Data provided:
------------------------------------
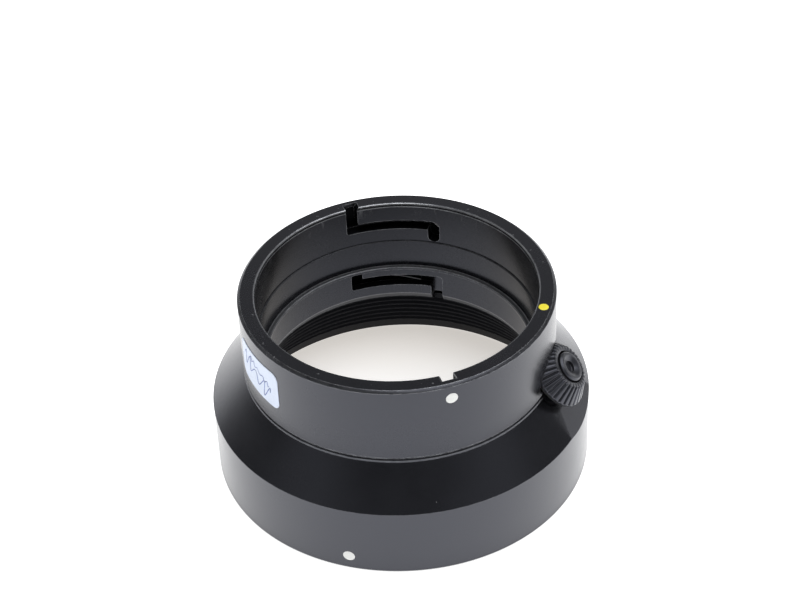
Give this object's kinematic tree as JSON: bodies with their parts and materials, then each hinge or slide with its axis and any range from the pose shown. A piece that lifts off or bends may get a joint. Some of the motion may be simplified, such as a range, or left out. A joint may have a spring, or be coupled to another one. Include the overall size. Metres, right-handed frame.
{
  "type": "lens hood",
  "caption": "Black metal lens hood with a bayonet collar, a conical shoulder down to a wide front skirt, a ribbed light trap inside and a tilted ribbed thumbwheel on the shoulder.",
  "frame": {"origin": "centre of the front rim's plane, on the surface the hood stands on", "axes": "+Z along the optical axis towards the lens; -Y towards the viewer; the thumbwheel is near +X"},
  "size_m": [0.0804, 0.0804, 0.0422],
  "materials": {
    "black_anodised": "satin black anodised",
    "matt_black": "matt black, light-absorbing",
    "bare_aluminium": "turned",
    "steel": "drawn spring steel and plain screws",
    "blackened_steel": "blackened, satin",
    "brass": "turned",
    "rubber": "matt",
    "white_enamel": "filled enamel",
    "yellow_enamel": "filled enamel",
    "label_paper": "coated paper with pen scribble"
  },
  "bodies": {
    "hood": {"lens_collar": "black_anodised", "reverse_ring": "black_anodised", "hood_shell": "black_anodised", "rib_baffle": "matt_black", "front_ring": "matt_black", "ring_screws": "steel", "thrust_washer": "brass", "pivot_screw": "blackened_steel", "rear_spring_wires": "steel", "front_spring_wires": "steel", "index_dot_collar": "white_enamel", "index_dot_skirt": "white_enamel", "index_dot_rim": "yellow_enamel", "paper_label": "label_paper"},
    "wheel": {"thumbwheel": "black_anodised", "tyre_hub": "bare_aluminium", "friction_tyre": "rubber", "wheel_bush": "brass", "wave_washer": "steel"}
  },
  "joints": [
    {"name": "wheel_spin", "type": "hinge", "parent": "hood", "child": "wheel", "pos_m": [0.03281, -0.01041, 0.02591], "axis": [0.7139, -0.2265, 0.6626], "continuous": true}
  ]
}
------------------------------------
The data above must be returned in full, exactly as written.

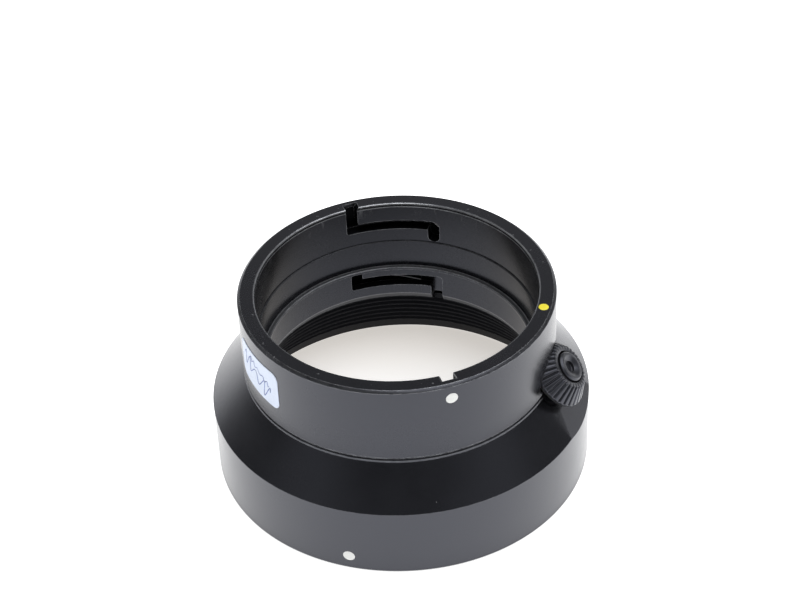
Give this object's kinematic tree as JSON: bodies with their parts and materials, then each hinge or slide with its axis and any range from the pose shown. A piece that lifts off or bends may get a joint. Some of the motion may be simplified, such as a range, or left out. A joint may have a spring, or be coupled to another one. Include the overall size. Metres, right-handed frame.
{
  "type": "lens hood",
  "caption": "Black metal lens hood with a bayonet collar, a conical shoulder down to a wide front skirt, a ribbed light trap inside and a tilted ribbed thumbwheel on the shoulder.",
  "frame": {"origin": "centre of the front rim's plane, on the surface the hood stands on", "axes": "+Z along the optical axis towards the lens; -Y towards the viewer; the thumbwheel is near +X"},
  "size_m": [0.0804, 0.0804, 0.0422],
  "materials": {
    "black_anodised": "satin black anodised",
    "matt_black": "matt black, light-absorbing",
    "bare_aluminium": "turned",
    "steel": "drawn spring steel and plain screws",
    "blackened_steel": "blackened, satin",
    "brass": "turned",
    "rubber": "matt",
    "white_enamel": "filled enamel",
    "yellow_enamel": "filled enamel",
    "label_paper": "coated paper with pen scribble"
  },
  "bodies": {
    "hood": {"lens_collar": "black_anodised", "reverse_ring": "black_anodised", "hood_shell": "black_anodised", "rib_baffle": "matt_black", "front_ring": "matt_black", "ring_screws": "steel", "thrust_washer": "brass", "pivot_screw": "blackened_steel", "rear_spring_wires": "steel", "front_spring_wires": "steel", "index_dot_collar": "white_enamel", "index_dot_skirt": "white_enamel", "index_dot_rim": "yellow_enamel", "paper_label": "label_paper"},
    "wheel": {"thumbwheel": "black_anodised", "tyre_hub": "bare_aluminium", "friction_tyre": "rubber", "wheel_bush": "brass", "wave_washer": "steel"}
  },
  "joints": [
    {"name": "wheel_spin", "type": "hinge", "parent": "hood", "child": "wheel", "pos_m": [0.03281, -0.01041, 0.02591], "axis": [0.7139, -0.2265, 0.6626], "continuous": true}
  ]
}